Count lines with the string "that" in them. State the number alone.

Supplied data:
---*---

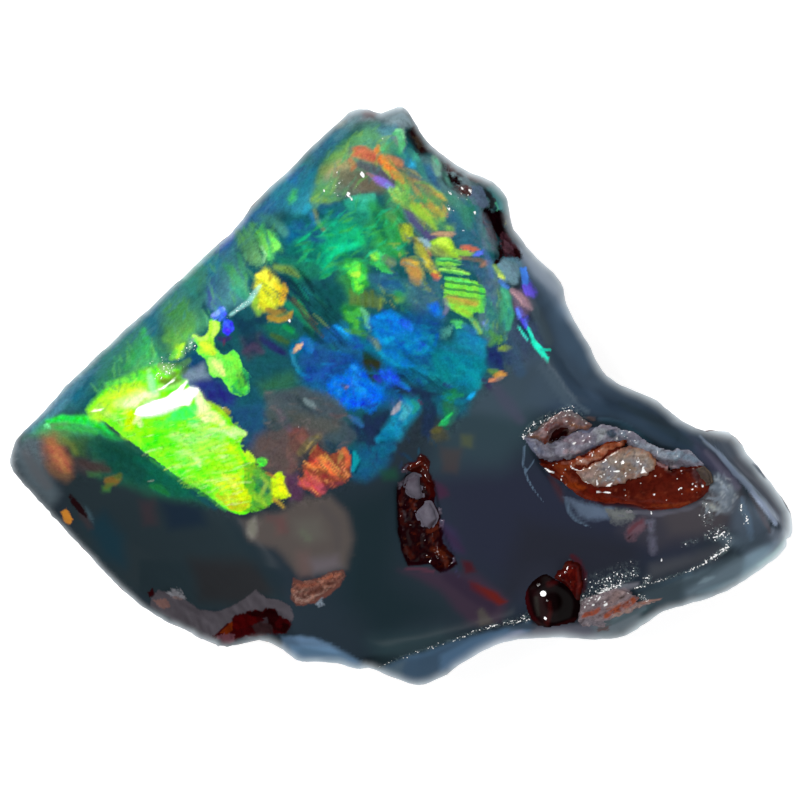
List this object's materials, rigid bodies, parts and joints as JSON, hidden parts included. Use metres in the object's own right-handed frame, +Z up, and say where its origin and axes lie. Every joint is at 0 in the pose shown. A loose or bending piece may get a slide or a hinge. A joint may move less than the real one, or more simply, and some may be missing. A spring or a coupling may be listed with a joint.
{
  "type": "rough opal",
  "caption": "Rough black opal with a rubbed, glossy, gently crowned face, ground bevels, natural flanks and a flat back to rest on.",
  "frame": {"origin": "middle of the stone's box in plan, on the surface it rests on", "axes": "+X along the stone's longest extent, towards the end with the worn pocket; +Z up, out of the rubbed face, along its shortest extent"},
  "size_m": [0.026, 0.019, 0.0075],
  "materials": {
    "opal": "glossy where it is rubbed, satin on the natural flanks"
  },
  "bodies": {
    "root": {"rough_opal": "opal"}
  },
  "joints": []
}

---*---

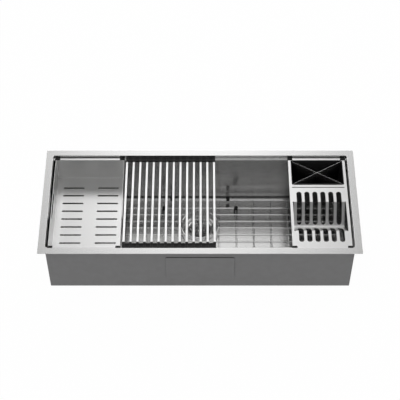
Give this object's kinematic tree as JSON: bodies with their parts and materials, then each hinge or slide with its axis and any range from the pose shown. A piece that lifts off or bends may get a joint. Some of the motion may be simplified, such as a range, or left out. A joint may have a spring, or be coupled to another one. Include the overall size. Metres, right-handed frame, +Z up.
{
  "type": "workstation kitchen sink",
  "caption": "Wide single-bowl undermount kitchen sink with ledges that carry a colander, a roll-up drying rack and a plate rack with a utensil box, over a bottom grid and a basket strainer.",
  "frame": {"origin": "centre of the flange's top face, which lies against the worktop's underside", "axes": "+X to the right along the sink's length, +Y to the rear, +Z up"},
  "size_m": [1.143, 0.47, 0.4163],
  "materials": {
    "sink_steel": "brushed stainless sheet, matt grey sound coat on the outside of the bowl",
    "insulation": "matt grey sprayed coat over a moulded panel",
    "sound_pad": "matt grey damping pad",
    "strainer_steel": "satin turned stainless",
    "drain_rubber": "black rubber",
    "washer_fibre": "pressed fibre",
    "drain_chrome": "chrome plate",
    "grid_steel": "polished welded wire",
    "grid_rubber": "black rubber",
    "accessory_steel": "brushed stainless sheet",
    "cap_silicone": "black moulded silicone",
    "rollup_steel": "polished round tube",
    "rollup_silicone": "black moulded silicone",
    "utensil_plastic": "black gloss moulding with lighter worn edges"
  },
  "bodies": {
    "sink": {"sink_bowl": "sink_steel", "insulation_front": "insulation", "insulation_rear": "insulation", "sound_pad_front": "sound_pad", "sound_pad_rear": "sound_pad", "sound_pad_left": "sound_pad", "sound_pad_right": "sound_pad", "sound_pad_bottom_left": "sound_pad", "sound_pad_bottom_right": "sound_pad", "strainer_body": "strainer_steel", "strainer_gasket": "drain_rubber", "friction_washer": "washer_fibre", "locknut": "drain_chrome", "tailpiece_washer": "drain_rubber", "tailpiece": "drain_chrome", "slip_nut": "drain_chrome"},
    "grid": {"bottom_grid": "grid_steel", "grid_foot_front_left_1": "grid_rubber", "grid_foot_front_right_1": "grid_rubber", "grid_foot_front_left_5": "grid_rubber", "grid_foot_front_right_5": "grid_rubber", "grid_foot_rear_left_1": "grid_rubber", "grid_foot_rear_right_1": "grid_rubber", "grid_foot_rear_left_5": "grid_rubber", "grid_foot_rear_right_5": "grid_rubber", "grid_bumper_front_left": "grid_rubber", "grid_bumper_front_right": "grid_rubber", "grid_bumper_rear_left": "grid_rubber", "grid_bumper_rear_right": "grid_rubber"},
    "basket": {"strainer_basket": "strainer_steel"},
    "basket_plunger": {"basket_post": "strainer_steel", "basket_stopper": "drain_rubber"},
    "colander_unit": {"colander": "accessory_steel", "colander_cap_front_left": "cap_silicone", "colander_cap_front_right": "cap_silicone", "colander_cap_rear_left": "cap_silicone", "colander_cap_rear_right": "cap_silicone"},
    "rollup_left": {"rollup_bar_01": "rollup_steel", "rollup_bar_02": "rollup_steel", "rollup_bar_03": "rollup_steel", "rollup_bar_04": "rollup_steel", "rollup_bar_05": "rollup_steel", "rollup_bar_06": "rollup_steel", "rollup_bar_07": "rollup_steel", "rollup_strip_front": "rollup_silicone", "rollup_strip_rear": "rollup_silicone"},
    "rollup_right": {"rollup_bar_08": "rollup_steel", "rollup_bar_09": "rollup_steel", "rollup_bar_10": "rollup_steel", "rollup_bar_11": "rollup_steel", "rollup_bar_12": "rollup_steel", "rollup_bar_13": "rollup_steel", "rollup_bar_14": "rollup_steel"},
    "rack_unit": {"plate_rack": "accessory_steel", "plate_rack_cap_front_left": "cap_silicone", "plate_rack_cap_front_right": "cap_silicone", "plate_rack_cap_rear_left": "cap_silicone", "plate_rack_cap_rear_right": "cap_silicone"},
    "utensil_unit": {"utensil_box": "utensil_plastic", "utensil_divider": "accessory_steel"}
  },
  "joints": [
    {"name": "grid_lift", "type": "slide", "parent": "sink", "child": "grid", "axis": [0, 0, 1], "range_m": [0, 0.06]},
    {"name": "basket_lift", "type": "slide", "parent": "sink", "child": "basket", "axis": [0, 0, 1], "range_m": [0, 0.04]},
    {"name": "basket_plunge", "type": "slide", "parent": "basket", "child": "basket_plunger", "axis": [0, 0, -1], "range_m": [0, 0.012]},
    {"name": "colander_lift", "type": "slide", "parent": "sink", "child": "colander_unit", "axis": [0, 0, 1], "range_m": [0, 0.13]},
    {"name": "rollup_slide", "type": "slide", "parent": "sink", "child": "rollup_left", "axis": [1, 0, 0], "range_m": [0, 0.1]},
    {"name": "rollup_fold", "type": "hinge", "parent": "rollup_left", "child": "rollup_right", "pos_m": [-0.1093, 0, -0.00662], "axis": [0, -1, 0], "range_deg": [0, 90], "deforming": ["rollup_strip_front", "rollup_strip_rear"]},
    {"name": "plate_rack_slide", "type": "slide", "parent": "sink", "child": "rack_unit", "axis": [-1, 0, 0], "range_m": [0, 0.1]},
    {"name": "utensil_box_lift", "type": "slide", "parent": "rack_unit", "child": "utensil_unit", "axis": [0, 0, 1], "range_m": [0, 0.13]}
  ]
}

---*---

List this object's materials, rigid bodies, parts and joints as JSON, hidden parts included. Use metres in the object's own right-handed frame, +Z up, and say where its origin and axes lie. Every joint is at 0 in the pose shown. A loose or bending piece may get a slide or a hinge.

---*---

Result of the exercise:
2